Rocky Mountain (63rd Annual) and Cordilleran (107th Annual) Joint Meeting (18–20 May 2011)

Paper No. 11
Presentation Time: 8:00 AM-6:00 PM

MINERAL COMPOSITIONS FROM VOLCANIC ASH BEDS OF THE LATE JURASSIC BRUSHY BASIN MEMBER OF THE MORRISON FORMATION, CENTRAL UTAH


SKIDMORE, Chloe N., KOWALLIS, Bart J. and CHRISTIANSEN, Eric H., Department of Geological Sciences, Brigham Young University, Provo, UT 84602, cmeskid@gmail.com

The Morrison Formation contains many volcanic ash beds thought to have been erupted from a Late Jurassic volcanic arc along the western coast of North America. The ash is preserved in the Brushy Basin Member, which was deposited in a back bulge basin during the Nevadan Orogeny.

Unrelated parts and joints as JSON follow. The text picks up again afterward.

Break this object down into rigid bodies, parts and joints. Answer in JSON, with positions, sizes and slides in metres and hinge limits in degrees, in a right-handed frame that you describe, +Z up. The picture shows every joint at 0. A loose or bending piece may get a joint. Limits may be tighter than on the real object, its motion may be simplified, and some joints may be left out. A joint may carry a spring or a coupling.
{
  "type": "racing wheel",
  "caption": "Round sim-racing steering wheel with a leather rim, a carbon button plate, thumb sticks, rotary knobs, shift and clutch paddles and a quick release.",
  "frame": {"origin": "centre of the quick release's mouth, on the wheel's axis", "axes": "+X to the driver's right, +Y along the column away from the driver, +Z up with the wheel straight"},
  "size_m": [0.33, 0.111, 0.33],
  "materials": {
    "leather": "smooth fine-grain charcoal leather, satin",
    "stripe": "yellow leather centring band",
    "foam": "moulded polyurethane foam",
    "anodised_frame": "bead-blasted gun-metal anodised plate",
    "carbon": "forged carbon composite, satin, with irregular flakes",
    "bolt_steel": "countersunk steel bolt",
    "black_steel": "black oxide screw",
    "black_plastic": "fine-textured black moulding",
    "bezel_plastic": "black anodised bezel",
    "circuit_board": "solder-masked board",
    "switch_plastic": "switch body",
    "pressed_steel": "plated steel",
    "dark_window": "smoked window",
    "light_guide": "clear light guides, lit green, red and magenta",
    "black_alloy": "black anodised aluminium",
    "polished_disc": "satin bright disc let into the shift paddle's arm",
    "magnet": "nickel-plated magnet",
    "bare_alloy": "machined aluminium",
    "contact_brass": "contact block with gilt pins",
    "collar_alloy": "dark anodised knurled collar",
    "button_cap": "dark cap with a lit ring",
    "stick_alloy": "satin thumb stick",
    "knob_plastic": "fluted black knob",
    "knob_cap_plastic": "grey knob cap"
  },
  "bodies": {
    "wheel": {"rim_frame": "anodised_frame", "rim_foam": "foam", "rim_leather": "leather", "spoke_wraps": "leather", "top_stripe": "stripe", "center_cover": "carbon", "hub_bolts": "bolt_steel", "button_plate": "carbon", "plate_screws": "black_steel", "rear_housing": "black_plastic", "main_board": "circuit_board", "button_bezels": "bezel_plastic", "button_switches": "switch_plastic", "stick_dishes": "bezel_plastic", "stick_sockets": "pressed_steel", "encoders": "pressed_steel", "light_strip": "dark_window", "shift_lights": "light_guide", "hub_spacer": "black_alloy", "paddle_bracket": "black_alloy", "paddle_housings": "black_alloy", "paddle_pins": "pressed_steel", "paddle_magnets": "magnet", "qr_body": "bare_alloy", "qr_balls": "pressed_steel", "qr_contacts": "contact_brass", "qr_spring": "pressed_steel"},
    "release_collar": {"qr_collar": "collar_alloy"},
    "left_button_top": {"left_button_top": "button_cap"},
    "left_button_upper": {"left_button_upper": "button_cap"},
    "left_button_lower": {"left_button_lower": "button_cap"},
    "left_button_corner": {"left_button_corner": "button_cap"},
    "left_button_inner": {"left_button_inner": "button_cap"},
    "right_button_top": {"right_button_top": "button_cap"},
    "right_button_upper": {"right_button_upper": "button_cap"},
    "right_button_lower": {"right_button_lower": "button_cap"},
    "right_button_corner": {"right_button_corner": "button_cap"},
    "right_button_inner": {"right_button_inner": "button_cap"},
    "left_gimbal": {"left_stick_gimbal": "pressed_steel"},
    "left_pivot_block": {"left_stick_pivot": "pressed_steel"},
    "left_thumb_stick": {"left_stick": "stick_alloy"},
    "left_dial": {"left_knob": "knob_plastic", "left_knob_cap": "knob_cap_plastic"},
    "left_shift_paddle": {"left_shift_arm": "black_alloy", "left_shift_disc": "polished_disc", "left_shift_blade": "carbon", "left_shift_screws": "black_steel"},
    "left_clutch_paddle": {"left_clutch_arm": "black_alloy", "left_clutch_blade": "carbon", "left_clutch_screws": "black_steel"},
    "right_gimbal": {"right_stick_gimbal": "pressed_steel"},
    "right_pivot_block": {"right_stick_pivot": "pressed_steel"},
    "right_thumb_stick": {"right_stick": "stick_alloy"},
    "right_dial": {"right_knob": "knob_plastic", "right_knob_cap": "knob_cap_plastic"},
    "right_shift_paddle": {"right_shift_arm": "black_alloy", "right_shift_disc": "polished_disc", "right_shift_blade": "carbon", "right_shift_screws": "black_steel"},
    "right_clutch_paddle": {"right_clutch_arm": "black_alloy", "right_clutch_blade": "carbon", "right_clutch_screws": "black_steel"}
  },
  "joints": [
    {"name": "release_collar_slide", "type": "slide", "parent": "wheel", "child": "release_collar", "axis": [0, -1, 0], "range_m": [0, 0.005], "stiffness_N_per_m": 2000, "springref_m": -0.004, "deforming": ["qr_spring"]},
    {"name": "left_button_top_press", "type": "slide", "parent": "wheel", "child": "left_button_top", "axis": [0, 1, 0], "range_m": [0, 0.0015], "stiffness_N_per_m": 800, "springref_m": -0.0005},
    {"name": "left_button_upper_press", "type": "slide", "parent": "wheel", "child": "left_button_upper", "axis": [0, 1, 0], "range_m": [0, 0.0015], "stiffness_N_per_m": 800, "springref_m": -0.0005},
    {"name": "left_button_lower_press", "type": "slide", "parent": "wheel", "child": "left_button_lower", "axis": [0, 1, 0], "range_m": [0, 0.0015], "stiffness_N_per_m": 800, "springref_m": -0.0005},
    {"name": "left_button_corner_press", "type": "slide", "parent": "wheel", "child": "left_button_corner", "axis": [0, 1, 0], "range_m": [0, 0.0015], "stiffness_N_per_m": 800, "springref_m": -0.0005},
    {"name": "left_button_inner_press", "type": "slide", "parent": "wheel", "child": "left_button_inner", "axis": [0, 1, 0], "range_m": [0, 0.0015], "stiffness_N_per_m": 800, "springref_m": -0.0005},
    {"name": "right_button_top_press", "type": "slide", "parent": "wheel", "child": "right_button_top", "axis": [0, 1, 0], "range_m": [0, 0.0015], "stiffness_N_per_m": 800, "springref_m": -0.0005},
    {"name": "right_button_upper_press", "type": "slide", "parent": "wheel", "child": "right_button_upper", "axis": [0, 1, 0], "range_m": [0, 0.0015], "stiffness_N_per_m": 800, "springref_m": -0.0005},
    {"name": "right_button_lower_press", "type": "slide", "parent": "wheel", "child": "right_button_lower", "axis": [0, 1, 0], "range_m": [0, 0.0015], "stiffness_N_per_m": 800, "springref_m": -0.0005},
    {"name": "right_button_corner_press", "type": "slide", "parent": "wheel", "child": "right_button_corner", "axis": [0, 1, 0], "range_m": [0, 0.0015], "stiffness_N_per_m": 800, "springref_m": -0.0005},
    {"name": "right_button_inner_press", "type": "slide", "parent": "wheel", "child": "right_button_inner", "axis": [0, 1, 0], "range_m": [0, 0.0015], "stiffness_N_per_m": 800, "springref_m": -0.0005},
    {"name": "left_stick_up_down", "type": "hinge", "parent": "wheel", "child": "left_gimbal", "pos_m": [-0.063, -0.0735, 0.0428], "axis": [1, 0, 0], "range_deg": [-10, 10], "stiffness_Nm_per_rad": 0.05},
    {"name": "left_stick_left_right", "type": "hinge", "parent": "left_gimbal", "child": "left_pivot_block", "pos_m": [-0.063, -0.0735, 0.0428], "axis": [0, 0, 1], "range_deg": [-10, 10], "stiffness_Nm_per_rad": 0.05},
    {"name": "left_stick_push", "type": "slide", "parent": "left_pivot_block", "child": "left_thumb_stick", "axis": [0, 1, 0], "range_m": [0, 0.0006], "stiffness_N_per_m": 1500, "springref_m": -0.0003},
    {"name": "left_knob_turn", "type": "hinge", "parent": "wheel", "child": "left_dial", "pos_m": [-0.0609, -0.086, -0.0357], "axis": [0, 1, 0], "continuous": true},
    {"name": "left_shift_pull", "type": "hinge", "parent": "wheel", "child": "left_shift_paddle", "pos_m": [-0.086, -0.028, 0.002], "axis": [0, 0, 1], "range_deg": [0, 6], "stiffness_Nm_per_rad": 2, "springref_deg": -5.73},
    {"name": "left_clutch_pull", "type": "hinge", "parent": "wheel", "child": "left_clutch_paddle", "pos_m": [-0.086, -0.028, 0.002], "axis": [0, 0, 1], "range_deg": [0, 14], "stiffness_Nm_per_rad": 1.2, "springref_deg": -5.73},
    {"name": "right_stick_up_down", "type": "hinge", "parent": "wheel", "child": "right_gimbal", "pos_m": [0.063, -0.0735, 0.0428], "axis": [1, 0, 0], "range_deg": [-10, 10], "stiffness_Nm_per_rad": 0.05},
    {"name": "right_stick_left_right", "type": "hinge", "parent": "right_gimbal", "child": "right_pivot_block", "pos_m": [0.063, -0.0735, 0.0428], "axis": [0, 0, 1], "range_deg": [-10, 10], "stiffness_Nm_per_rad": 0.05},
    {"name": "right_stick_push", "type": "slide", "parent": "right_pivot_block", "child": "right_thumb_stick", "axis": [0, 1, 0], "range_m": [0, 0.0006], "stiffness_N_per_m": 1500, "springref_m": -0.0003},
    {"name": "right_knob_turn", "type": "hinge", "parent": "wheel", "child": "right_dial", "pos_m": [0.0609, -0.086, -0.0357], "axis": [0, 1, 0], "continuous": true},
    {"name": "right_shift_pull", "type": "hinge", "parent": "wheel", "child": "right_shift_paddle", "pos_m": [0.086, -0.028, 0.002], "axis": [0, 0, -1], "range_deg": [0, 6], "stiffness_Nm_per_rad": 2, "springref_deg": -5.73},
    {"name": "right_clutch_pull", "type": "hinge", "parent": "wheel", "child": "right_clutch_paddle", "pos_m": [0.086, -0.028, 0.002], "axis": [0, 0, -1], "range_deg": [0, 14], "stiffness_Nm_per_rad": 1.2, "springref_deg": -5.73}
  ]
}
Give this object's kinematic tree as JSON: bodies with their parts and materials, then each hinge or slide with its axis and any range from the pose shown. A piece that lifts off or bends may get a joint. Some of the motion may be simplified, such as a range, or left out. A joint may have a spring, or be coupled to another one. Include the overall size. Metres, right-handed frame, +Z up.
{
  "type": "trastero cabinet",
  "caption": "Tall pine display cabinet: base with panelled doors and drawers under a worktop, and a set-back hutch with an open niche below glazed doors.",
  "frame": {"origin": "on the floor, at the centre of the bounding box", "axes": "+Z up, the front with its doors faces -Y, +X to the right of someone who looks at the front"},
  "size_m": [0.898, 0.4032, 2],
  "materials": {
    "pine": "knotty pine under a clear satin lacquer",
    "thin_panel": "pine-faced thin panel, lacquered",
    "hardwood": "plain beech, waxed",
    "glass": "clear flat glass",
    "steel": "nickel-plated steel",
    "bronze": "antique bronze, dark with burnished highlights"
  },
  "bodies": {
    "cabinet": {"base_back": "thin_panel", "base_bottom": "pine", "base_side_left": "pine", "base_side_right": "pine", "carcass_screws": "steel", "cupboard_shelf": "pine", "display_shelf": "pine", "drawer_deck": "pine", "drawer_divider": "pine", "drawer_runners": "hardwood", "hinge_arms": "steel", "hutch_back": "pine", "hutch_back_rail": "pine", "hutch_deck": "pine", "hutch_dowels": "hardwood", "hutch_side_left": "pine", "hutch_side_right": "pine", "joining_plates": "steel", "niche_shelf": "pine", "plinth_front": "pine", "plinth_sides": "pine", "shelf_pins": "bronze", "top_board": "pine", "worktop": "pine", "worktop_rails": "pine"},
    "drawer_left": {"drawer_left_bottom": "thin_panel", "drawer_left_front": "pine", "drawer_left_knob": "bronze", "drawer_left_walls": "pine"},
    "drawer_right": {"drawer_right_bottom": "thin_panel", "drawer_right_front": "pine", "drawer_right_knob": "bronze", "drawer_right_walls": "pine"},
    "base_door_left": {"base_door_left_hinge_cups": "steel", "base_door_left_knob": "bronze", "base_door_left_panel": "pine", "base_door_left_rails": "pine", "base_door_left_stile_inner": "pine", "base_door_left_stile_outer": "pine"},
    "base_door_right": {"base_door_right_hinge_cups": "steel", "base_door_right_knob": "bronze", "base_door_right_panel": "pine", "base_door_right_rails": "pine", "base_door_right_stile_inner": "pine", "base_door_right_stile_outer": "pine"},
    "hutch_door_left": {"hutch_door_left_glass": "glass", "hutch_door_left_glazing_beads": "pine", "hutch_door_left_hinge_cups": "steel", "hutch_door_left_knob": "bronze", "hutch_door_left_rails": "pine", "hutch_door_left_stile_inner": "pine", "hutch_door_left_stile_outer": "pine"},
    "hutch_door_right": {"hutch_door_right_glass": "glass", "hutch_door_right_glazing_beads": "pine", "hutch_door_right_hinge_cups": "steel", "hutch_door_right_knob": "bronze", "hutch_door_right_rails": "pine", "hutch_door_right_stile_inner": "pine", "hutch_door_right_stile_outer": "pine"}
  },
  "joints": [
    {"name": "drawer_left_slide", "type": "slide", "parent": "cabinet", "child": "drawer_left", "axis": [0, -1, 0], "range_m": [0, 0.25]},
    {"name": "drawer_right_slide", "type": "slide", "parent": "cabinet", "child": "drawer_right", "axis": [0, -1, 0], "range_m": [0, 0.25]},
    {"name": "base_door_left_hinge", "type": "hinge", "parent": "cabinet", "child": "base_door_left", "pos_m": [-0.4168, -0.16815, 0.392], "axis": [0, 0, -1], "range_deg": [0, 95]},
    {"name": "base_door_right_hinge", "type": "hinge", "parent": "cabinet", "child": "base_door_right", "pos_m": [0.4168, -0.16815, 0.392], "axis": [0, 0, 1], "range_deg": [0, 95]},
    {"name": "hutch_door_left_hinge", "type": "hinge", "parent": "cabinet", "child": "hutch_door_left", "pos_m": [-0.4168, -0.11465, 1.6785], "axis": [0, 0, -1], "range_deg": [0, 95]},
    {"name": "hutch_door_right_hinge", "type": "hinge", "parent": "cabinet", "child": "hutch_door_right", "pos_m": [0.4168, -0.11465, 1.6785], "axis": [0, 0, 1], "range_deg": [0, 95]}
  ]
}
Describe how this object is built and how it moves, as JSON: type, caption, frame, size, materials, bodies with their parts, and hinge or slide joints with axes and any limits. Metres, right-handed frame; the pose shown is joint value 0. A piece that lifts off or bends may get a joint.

The purpose of this study is to characterize phenocrysts in ash beds from a section of the Brushy Basin Member at Little Cedar Mountain, Utah in order to better understand the magma composition and infer the tectonic setting of the magmatism. Even though the glass in the ash beds (n=31) has altered to clay and zeolites, phenocrysts are preserved, including: quartz, sanidine, plagioclase, biotite, apatite, titanite, zircon, and in one bed, hornblende. Plagioclase is present in 84% of the beds and ranges from An17 to An44. Quartz and sanidine are both present in 29% of the ash beds, indicating a rhyolitic composition, the rest have dacitic mineral assemblages. Sanidine ranges from Or37 to Or67. Two-feldspar geothermometry (Elkins and Grove, 1990) indicates an average temperature of 765 oC, typical of rhyolites. Biotite phenocrysts are present in 61% of the ash beds and yield an average temperature of 768 oC (Henry et al. 2005). The Fe/ (Fe+Mg) ratios of biotite range from 0.3 to 0.6. The biotites which have Fe/ (Fe+Mg) higher than 0.5 are not typical subduction zone rhyolites and may have an anorogenic (A-type) character. Titanite occurs in 52% of the ash beds and is limited to ash beds with low Fe/ (Fe+Mg), indicating an oxidized magma source typical of subduction zones. Most of the titanite phenocrysts have Fe/Al ratios greater than one, typical of volcanic rocks. Apatite is present in 48% of the ash beds. All of these apatites are fluorapatites and have only minor Si substitution for P. Hornblende was present in only one ash bed, LCM-32. The average Fe/ (Fe+Mg) ratio of this hornblende was 0.4 indicating that it crystallized in an intermediate composition magma, a conclusion supported by the mineral assemblage which consists of hornblende, plagioclase, biotite, titanite and zircon. The mineral chemistry of these Late Jurassic ash beds confirms that they erupted during a transitional time in North America where subduction was changing to transform movement along the western plate boundary.